_Brief_
Repeat verbatim only the lines from the opening of the material below through the one that contains "TUBE_CORNER = 0.0035".

################

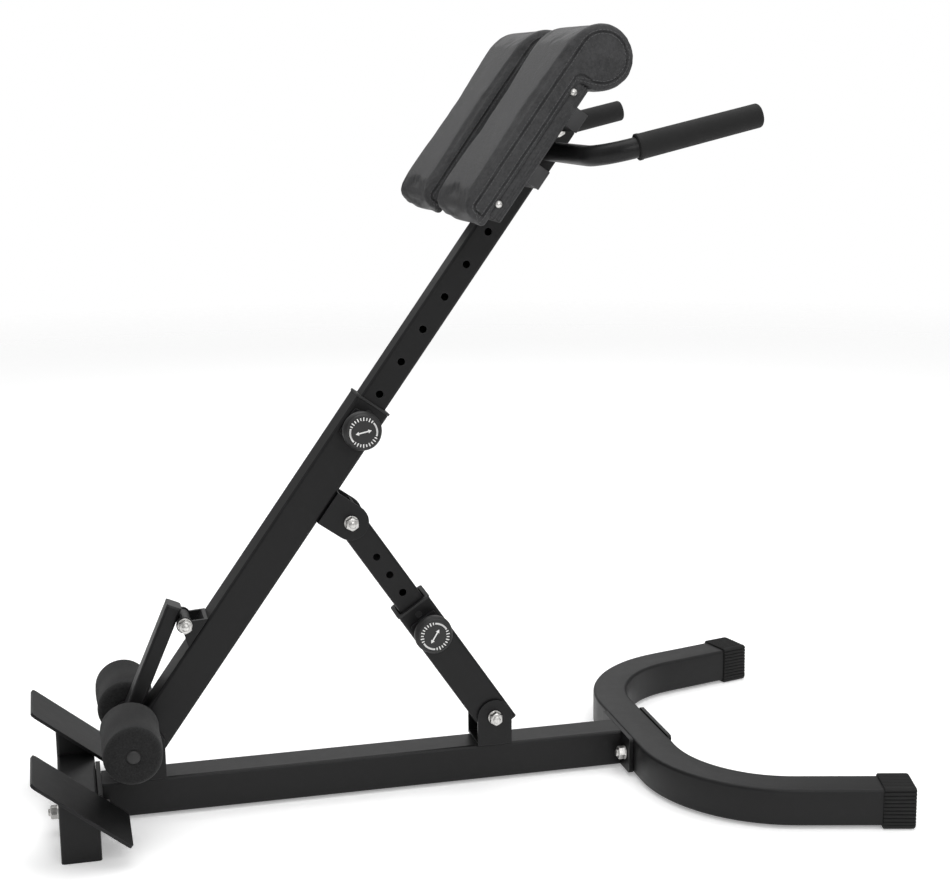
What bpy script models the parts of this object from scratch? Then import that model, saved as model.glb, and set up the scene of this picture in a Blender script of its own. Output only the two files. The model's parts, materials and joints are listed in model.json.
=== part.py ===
"""Roman chair: a 45 degree back extension bench as an assembly of separate pieces.

Metres, +Z up, +X from the foot plates towards the handles, +Y to the user's left.
The base stands on Z = 0 and the origin is under the middle of the whole bench.
Lengths that can be set by themselves are named here once; the rest follows from them.
"""
import math

import bmesh
import bpy
from mathutils import Matrix, Vector

# --- fits between pieces -------------------------------------------------------------
TOUCH_GAP = 0.0003          # left between faces that touch or are welded
SLIDE_GAP = 0.0005          # each side of a tube between its bracket ears
PIN_GAP = 0.0003            # radial, round a bolt or a pin in its hole
LOCK_HOLE_GAP = 0.001       # radial, round a locking pin in the tube and its collar
OVERCUT = 0.010             # how far a cutter passes the face that it opens
THROUGH = 0.100             # from the middle to well outside any tube

# --- square tubes --------------------------------------------------------------------
FRAME_TUBE = 0.050          # outside size of the beam, legs, post and strut
FRAME_WALL = 0.0020
INNER_TUBE = 0.038          # outside size of the two sliding tubes
INNER_WALL = 0.0020
TUBE_CORNER = 0.0035        # outside corner radius of every square tube

# --- base ----------------------------------------------------------------------------
BASE_LIFT = 0.004           # underside of the beam above the floor
BEAM_LENGTH = 0.716
FLANGE_THICKNESS = 0.006
FLANGE_HALF_WIDTH = 0.060
BASE_BOLT_SPREAD = 0.042    # base bolts from the middle of the beam
LEG_SPREAD = 0.117          # middle of each rear leg from the middle of the bench
PLATE_LENGTH = 0.150
PLATE_WIDTH = 0.104
PLATE_THICKNESS = 0.004
PLATE_TILT = math.radians(39.0)
PLATE_CLEARANCE = 0.000808  # under the foot plates, over the cross tube's edge
PLATE_SPREAD = 0.1254       # middle of each foot plate from the middle of the bench
PLATE_CORNER = 0.006
U_BEND_RADIUS = 0.175       # on the tube's axis
U_FLARE = math.radians(15.0)
U_REACH = 0.254             # from the tube's straight part to the middle of its caps
U_END_SPREAD = 0.294        # middle of each cap from the middle of the bench
CAP_LENGTH = 0.042
CAP_WALL = 0.0028
CAP_END_WALL = 0.006
BACKING_THICKNESS = 0.005

# --- U brackets, each folded from one plate ------------------------------------------
BRACKET_WALL = 0.0035
BRACKET_LENGTH = 0.048
BRACKET_EAR_RADIUS = 0.024
POST_PIVOT_RISE = 0.0474    # post pivot above the beam
STRUT_PIVOT_RISE = 0.0403   # strut pivot above the beam
POST_PIVOT_X = 0.091        # from the rear legs' axis
STRUT_PIVOT_X = 0.563
HEAD_PIVOT_UP = 0.3918      # strut's upper pivot along the post
HEAD_PIVOT_OUT = 0.0372     # and out from the post's back face

# --- post ----------------------------------------------------------------------------
POST_TILT = math.radians(54.4)
POST_FOOT = 0.020           # outer post below its pivot
POST_TOP = 0.5356           # outer post above its pivot
COLLAR_FLANGE = 0.003
COLLAR_OVERHANG = 0.0012
COLLAR_DEPTH = 0.060
POST_COLLAR_GAP = 0.0008    # each side, collar to inner post
STRUT_COLLAR_GAP = 0.0019   # each side, wider because the strut swings a little
PEG_BELOW_TOP = 0.0105
PEG_RADIUS = 0.0042
COLLAR_CORNER = 0.003
POST_PIN_UP = 0.5026        # locking pin along the post
POST_HOLE_PITCH = 0.051
POST_HOLES = 7
STOP_HOLE_RADIUS = 0.0052
INNER_POST_BOTTOM = 0.3346
INNER_POST_TOP = 0.9796

# --- plugs in the tubes' ends --------------------------------------------------------
PLUG_CORNER = 0.0012
PLUG_HEAD = 0.0025          # plate outside the tube
FOOT_PLUG_LENGTH = 0.008
POST_PLUG_DEPTH = 0.004
ARM_PLUG_DEPTH = 0.010
ARM_PLUG_CORNER = 0.003

# --- pads ----------------------------------------------------------------------------
CROSSBAR_LENGTH = 0.360
CROSSBAR_WIDTH = 0.025      # along the post
CROSSBAR_DEPTH = 0.020      # out from the post
CROSSBAR_WALL = 0.0015
CROSSBAR_CORNER = 0.0020
LOWER_CROSSBAR_DOWN = 0.0955        # crossbars below the inner post's top
UPPER_CROSSBAR_DOWN = 0.0132
PAD_GAP = 0.064             # between the two pads
PAD_WIDTH = 0.168
PAD_BOTTOM_DOWN = 0.1846    # pads' lower edge below the inner post's top
PAD_THICKNESS = 0.036       # upholstery over its board
PAD_ROLL_RADIUS = 0.038
PAD_ROLL_UP = 0.0630        # roll's centre above the inner post's top
PAD_ROLL_END = math.radians(-60.4)      # where the roll's curve stops behind the board
PAD_CORNER = 0.016
BOARD_THICKNESS = 0.013
BOARD_INSET = 0.003         # board inside the pad's sides
BOARD_BOTTOM_INSET = 0.016
BOARD_TO_ROLL = 0.0026      # boards' upper edge below the roll
BOARD_CORNER = 0.006

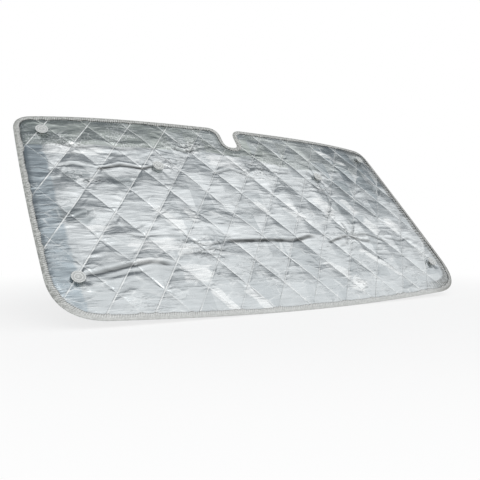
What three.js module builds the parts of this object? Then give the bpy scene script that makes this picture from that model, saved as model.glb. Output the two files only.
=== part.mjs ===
import * as THREE from 'three';

// A thermal windscreen mat: quilted foil over wadding and a cloth lining, bound round the edge,
// with six suction cups pressed through eyelets. It is built as it hangs behind a sloping windscreen.
// Sizes are in millimetres. u runs across the mat to the right, v up its slope, h out towards the glass.

// Outline of the mat, measured on the flat sheet from its middle
const MAT_HEIGHT = 836;
const HALF_WIDTH_TOP = 780;
const HALF_WIDTH_BOTTOM = 798;
const SIDE_BOW = 8;
const TOP_CROWN = 6;
const BOTTOM_BOW = 38;
const TOP_CORNER = 60;
const BOTTOM_CORNER = 140;

// Notch for the mirror's foot, on the centreline
const NOTCH_WIDTH = 60;
const NOTCH_DEPTH = 103;
const NOTCH_MOUTH = 50;
const NOTCH_FLOOR_ROUND = 0.48 * NOTCH_WIDTH;

// Diamond quilting: sizes of one diamond, and where one corner of the pattern falls
const DIAMOND_WIDTH = 140;
const DIAMOND_HEIGHT = 194;
const PATTERN_ACROSS = 10;
const PATTERN_UP = -20;
const PUFF_FRONT = 7.5;
const PUFF_BACK = 3;

// Each diamond is filled a little differently: the least and most share of the full puff.
// A lower power fills a diamond's sides more.
const PLUMP_LEAST = 0.8;
const PLUMP_MOST = 1.15;
const PLUMP_POWER = 0.55;

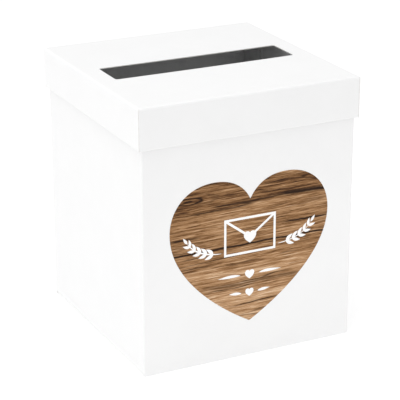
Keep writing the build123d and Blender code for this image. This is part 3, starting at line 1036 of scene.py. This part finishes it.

################

_The result_
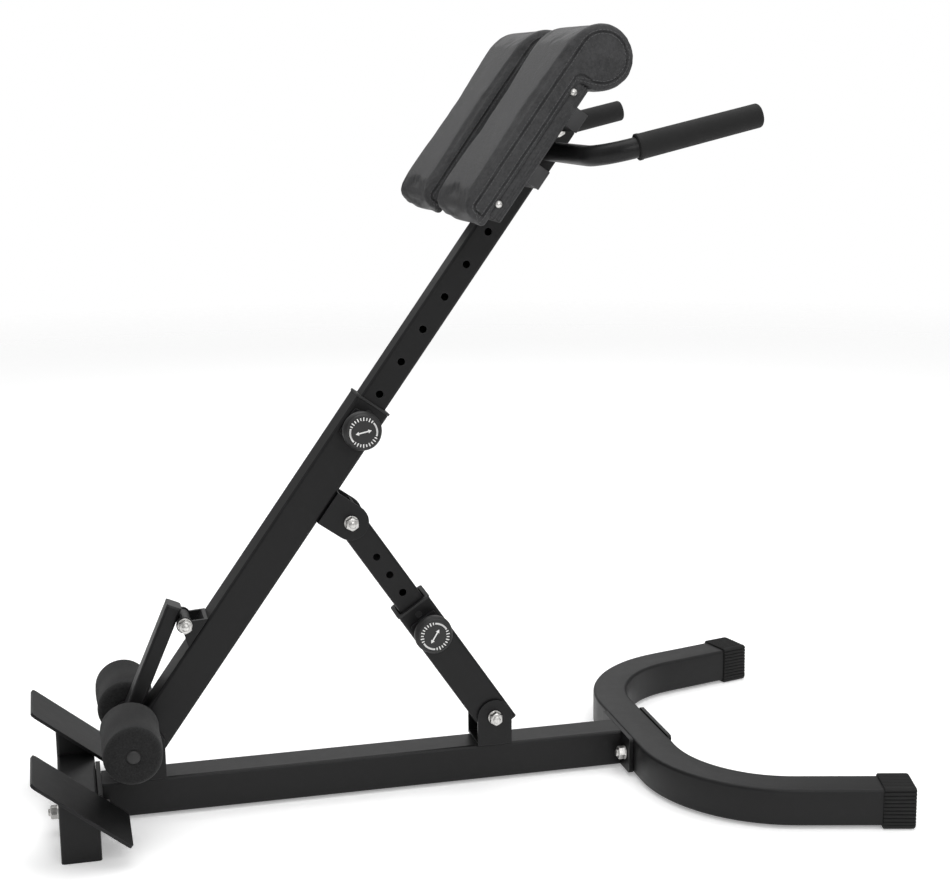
What bpy script models the parts of this object from scratch? Then import that model, saved as model.glb, and set up the scene of this picture in a Blender script of its own. Output only the two files. The model's parts, materials and joints are listed in model.json.
=== part.py ===
"""Roman chair: a 45 degree back extension bench as an assembly of separate pieces.

Metres, +Z up, +X from the foot plates towards the handles, +Y to the user's left.
The base stands on Z = 0 and the origin is under the middle of the whole bench.
Lengths that can be set by themselves are named here once; the rest follows from them.
"""
import math

import bmesh
import bpy
from mathutils import Matrix, Vector

# --- fits between pieces -------------------------------------------------------------
TOUCH_GAP = 0.0003          # left between faces that touch or are welded
SLIDE_GAP = 0.0005          # each side of a tube between its bracket ears
PIN_GAP = 0.0003            # radial, round a bolt or a pin in its hole
LOCK_HOLE_GAP = 0.001       # radial, round a locking pin in the tube and its collar
OVERCUT = 0.010             # how far a cutter passes the face that it opens
THROUGH = 0.100             # from the middle to well outside any tube

# --- square tubes --------------------------------------------------------------------
FRAME_TUBE = 0.050          # outside size of the beam, legs, post and strut
FRAME_WALL = 0.0020
INNER_TUBE = 0.038          # outside size of the two sliding tubes
INNER_WALL = 0.0020
TUBE_CORNER = 0.0035        # outside corner radius of every square tube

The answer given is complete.